Reeves said Plano ISD met all four critical indicators required to pass School FIRST. She noted the district filed its annual financial report on Nov. 25, 2024 (within the November 27 filing window), and the external auditors Weaver & Tidwell issued an unmodified (clean) opinion. The district met debt‑payment and payroll obligations, had no warrant holds, and made timely payments to TRS, the Texas Workforce Commission and the IRS, Reeves said.

Reeves highlighted several solvency and competence measures: a three‑year change in fund balance of –0.38% (well above the negative 25% threshold); an assigned and unassigned fund balance of approximately $271 million (roughly 151 days of operating expenditures, compared with a 75‑day contingency threshold); a current-assets-to-current-liabilities ratio of 3.536 (above the 3.0 target for full points); and general‑fund days‑cash of about 250.94 days. The district’s administrative‑cost ratio was 0.05335 (full points for districts with ADA over 10,000), Reeves said.
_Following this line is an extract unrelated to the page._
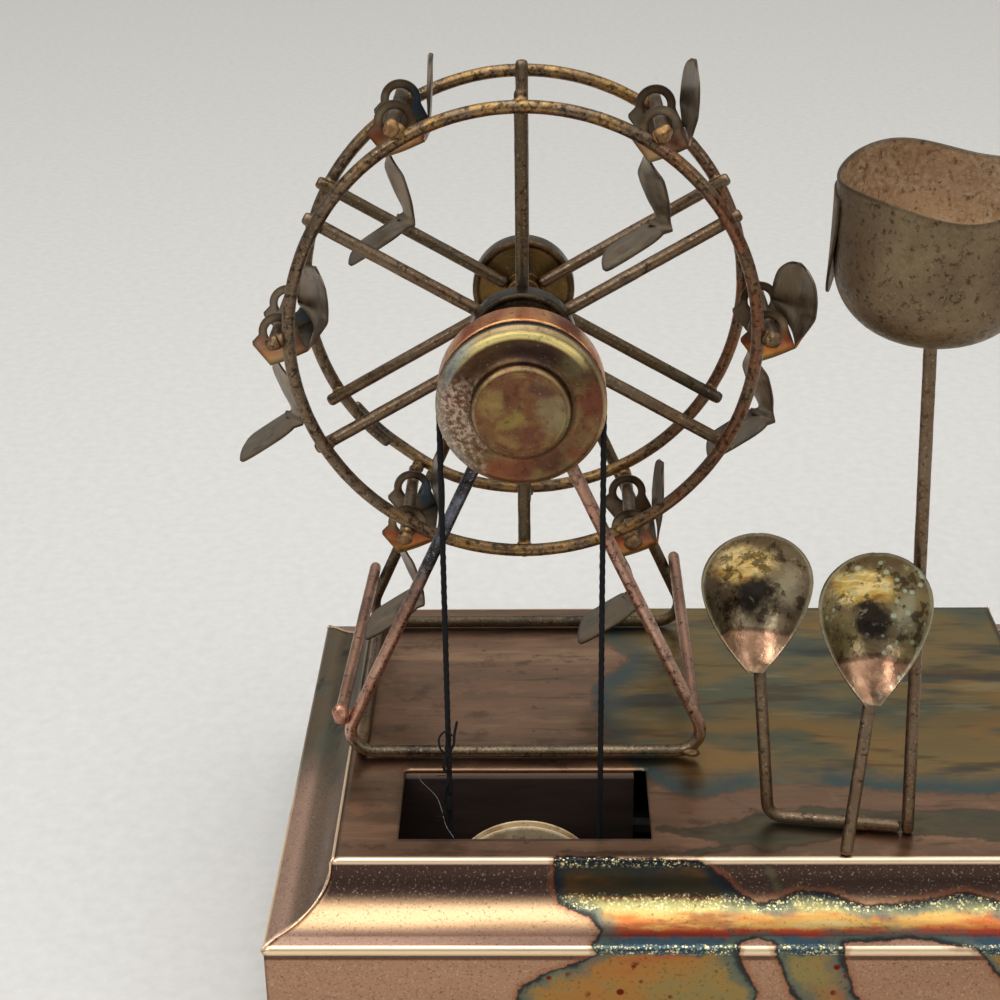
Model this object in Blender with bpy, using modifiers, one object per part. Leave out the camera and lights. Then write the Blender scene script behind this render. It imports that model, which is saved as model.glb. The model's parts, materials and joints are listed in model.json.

Indicator 16 — which measures variance between PEIMS-submitted student and staff data and the annual financial report — produced a variance of 0.007% (well under the 3% ceiling). Reeves said these combined results yielded a perfect 100/100 rating, which she described as a testament to district financial stewardship.

Trustees praised the finance and accounting teams, and several board members noted statewide pressures: Reeves and trustees discussed an increase in the number of districts that have failed FIRST in recent years and possible reasons, including paused TEA indicator flexibility being lifted and heightened compliance burdens.

No board action was required; the presentation served as the required public hearing to discuss the district’s annual financial management report and the School FIRST rating.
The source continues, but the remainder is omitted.